[Start of Information shown]
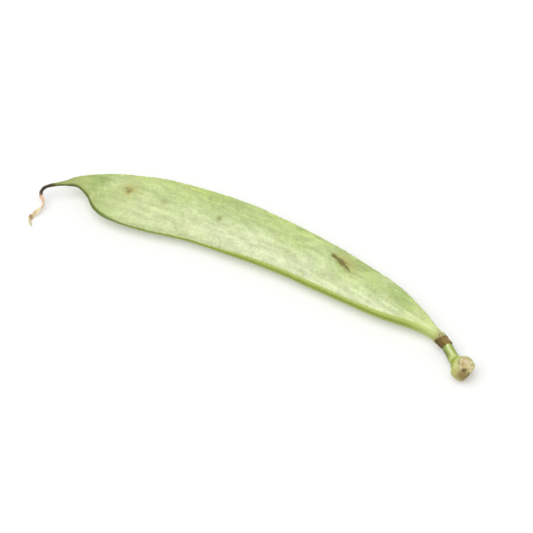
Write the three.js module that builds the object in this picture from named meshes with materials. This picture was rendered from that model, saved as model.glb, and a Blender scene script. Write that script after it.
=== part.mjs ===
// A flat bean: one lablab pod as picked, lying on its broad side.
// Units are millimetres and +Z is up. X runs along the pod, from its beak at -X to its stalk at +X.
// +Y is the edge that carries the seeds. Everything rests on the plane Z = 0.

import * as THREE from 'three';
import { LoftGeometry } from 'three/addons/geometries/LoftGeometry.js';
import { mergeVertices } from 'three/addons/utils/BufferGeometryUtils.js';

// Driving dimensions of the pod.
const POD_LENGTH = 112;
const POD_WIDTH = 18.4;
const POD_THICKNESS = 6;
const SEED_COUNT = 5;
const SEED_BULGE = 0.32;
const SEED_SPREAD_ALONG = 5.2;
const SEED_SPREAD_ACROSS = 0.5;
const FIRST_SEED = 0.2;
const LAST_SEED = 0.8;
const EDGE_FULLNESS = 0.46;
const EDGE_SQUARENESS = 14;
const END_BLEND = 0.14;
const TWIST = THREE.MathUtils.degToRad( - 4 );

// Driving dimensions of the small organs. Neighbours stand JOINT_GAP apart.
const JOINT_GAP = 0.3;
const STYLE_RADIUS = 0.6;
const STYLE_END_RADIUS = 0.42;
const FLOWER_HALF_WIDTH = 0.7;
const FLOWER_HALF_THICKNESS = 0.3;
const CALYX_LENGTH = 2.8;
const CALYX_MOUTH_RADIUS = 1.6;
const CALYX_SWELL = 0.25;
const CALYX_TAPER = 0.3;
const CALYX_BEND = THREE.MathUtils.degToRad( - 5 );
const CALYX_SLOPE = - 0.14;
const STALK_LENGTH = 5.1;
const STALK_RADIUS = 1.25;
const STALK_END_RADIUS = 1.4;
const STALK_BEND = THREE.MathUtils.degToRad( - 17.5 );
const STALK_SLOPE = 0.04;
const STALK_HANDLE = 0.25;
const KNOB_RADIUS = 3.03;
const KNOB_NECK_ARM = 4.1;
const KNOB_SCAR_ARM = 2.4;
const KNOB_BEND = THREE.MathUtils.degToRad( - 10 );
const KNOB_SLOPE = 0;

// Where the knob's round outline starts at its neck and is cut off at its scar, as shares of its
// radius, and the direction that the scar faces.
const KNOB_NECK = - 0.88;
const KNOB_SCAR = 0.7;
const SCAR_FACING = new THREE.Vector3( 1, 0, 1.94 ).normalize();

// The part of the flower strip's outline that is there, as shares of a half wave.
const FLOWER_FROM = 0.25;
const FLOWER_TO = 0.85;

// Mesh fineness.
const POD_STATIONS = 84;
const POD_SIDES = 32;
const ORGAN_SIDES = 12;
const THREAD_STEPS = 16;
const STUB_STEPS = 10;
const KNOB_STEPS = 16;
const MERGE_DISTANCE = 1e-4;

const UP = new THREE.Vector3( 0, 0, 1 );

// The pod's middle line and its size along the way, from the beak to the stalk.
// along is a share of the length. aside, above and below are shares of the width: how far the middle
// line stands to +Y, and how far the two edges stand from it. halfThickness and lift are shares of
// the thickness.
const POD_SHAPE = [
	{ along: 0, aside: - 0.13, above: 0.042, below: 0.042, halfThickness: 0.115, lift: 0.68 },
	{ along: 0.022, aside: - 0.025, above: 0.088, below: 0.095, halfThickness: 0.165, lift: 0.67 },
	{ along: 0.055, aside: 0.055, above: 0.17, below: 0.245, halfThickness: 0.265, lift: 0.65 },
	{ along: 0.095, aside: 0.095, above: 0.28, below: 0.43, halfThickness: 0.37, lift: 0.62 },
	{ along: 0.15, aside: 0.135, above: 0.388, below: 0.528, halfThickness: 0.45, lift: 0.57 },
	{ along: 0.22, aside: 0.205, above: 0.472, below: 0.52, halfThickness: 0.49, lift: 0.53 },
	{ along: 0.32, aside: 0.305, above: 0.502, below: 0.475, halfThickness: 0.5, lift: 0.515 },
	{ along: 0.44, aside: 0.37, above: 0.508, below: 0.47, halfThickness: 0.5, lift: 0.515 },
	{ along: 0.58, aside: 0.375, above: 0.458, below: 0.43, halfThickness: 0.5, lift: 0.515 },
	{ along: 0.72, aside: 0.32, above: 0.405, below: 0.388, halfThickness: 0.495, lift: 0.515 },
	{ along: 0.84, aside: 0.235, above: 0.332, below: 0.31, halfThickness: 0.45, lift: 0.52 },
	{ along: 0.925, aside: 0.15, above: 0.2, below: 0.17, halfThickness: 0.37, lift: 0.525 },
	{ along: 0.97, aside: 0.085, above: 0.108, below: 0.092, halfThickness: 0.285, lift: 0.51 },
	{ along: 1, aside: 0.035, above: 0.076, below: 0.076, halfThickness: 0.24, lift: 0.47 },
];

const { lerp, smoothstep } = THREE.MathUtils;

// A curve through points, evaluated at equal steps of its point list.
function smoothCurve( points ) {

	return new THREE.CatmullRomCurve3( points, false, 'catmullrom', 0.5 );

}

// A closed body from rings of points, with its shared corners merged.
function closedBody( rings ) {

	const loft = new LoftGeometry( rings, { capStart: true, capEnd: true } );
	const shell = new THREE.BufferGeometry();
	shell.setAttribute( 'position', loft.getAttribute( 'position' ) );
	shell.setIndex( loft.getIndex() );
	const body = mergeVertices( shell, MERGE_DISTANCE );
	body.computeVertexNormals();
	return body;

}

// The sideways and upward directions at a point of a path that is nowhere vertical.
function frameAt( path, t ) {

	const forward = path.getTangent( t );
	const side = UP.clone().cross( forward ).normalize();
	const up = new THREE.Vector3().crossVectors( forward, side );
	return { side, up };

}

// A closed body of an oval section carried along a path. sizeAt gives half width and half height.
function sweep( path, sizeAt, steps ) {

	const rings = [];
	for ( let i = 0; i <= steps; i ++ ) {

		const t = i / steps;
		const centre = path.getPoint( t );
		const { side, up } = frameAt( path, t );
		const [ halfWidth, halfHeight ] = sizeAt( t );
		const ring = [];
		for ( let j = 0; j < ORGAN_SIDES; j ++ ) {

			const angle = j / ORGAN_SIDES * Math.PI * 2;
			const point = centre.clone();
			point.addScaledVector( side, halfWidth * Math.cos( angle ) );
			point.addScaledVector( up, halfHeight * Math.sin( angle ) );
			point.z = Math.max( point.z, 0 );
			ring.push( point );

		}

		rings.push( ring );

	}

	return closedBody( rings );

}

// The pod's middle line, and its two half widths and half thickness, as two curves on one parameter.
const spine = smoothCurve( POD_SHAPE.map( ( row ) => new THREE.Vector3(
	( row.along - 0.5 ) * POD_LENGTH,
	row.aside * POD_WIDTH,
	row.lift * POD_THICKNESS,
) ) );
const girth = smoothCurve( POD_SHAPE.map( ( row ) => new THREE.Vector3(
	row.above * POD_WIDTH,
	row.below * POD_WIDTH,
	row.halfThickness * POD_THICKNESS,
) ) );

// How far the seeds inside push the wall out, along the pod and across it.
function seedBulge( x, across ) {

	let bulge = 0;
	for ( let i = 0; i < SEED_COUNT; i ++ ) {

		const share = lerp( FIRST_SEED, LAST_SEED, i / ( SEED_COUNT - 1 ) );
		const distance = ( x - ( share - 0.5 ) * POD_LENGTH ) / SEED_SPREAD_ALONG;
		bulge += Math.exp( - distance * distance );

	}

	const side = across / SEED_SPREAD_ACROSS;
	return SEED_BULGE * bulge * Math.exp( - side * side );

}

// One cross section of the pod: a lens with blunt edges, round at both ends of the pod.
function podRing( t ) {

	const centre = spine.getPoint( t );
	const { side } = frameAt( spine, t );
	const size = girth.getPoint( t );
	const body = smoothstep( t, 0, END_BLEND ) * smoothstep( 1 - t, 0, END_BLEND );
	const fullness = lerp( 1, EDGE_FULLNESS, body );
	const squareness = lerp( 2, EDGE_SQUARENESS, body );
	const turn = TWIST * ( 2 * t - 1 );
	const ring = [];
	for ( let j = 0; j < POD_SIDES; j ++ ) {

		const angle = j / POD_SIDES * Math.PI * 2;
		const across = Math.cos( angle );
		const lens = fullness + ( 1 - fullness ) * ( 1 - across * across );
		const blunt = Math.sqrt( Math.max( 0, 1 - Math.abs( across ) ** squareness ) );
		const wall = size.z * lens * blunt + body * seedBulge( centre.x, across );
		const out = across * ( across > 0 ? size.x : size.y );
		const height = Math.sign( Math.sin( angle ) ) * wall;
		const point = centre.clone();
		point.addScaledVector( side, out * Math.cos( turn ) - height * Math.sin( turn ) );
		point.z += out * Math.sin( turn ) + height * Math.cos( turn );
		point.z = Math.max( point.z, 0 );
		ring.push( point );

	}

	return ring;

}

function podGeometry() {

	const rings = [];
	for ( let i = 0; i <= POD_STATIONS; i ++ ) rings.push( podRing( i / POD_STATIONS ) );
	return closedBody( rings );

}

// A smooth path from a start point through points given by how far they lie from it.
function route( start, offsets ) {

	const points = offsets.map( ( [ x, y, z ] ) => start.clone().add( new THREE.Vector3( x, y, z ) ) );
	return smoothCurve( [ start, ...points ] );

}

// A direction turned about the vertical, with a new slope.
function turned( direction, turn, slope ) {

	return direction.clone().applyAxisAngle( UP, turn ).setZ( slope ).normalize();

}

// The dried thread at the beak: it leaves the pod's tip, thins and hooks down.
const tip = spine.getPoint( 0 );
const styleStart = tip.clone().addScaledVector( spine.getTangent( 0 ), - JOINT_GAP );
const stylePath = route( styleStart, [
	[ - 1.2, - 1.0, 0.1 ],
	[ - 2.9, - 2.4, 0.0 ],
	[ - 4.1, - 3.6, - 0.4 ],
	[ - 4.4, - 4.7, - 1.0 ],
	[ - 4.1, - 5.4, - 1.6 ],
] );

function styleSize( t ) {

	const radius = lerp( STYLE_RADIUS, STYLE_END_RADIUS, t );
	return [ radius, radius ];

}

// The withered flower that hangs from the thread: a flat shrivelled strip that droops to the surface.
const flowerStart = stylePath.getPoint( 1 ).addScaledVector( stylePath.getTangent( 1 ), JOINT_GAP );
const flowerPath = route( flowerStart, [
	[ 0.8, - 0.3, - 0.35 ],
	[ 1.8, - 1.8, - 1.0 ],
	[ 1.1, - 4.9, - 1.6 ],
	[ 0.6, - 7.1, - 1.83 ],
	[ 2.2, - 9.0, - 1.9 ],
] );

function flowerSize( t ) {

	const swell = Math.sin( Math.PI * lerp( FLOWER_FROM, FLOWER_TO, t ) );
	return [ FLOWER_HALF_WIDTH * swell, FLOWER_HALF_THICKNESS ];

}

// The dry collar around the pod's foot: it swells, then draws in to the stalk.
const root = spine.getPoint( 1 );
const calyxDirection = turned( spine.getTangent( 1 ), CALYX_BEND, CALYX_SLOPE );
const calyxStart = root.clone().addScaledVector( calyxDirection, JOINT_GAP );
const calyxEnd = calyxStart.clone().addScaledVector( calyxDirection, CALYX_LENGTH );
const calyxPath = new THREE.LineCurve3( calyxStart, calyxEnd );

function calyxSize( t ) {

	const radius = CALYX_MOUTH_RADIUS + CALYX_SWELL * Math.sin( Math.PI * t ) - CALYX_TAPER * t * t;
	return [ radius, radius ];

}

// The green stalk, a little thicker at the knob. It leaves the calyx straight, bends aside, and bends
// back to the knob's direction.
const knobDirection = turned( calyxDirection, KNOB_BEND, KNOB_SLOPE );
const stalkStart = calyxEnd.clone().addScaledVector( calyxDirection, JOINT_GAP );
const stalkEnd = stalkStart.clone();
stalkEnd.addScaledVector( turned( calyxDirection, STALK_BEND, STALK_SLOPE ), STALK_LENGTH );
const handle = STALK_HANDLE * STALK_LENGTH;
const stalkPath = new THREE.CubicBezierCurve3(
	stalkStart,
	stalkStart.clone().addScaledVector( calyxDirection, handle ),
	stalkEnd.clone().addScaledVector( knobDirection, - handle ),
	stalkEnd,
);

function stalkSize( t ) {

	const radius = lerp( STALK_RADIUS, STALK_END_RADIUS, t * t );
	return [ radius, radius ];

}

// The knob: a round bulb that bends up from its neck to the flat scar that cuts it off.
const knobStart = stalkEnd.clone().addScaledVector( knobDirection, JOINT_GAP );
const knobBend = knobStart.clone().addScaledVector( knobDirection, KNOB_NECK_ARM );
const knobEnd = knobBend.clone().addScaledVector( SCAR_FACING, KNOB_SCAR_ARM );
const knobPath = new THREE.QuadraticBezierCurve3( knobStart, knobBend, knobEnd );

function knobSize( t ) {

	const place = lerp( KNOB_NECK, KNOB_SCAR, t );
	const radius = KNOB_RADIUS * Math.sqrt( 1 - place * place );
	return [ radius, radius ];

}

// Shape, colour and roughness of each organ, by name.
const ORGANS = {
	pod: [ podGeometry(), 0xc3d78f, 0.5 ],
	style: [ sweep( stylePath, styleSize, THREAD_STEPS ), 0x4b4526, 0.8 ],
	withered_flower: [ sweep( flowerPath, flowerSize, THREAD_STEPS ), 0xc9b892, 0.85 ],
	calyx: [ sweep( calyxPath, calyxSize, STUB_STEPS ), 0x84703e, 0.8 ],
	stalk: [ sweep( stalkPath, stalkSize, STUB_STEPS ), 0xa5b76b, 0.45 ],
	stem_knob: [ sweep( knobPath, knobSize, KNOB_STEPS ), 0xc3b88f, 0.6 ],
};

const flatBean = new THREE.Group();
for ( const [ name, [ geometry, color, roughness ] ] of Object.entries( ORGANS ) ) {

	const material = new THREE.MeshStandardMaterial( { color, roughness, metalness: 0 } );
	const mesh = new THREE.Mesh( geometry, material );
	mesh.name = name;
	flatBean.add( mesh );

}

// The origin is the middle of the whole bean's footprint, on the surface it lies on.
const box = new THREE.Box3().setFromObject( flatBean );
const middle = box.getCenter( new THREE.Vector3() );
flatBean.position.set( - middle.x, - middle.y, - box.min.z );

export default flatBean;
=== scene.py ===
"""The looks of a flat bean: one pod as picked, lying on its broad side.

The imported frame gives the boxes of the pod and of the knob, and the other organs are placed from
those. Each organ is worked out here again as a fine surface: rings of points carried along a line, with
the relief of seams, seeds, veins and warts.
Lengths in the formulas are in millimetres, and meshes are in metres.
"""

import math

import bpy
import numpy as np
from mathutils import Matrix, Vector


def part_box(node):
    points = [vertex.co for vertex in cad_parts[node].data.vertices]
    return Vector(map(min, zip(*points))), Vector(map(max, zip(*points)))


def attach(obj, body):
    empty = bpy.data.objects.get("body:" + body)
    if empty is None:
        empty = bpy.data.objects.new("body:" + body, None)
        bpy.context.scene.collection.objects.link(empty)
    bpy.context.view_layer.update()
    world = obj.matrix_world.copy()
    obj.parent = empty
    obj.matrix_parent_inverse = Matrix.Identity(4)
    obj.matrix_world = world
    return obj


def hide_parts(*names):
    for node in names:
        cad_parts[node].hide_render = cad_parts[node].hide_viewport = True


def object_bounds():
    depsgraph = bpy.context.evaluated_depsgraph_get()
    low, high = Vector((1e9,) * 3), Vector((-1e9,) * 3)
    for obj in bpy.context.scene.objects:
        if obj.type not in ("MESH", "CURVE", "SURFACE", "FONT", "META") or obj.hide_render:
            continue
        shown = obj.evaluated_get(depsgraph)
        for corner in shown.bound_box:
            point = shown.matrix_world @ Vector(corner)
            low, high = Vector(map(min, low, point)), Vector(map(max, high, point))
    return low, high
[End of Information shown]
Task goal: Only the lines from the one with "it lies on." up to the one with "import numpy as np" should be repeated, both included, exactly as they appear.

Reply to the task:
// The origin is the middle of the whole bean's footprint, on the surface it lies on.
const box = new THREE.Box3().setFromObject( flatBean );
const middle = box.getCenter( new THREE.Vector3() );
flatBean.position.set( - middle.x, - middle.y, - box.min.z );

export default flatBean;
=== scene.py ===
"""The looks of a flat bean: one pod as picked, lying on its broad side.

The imported frame gives the boxes of the pod and of the knob, and the other organs are placed from
those. Each organ is worked out here again as a fine surface: rings of points carried along a line, with
the relief of seams, seeds, veins and warts.
Lengths in the formulas are in millimetres, and meshes are in metres.
"""

import math

import bpy
import numpy as np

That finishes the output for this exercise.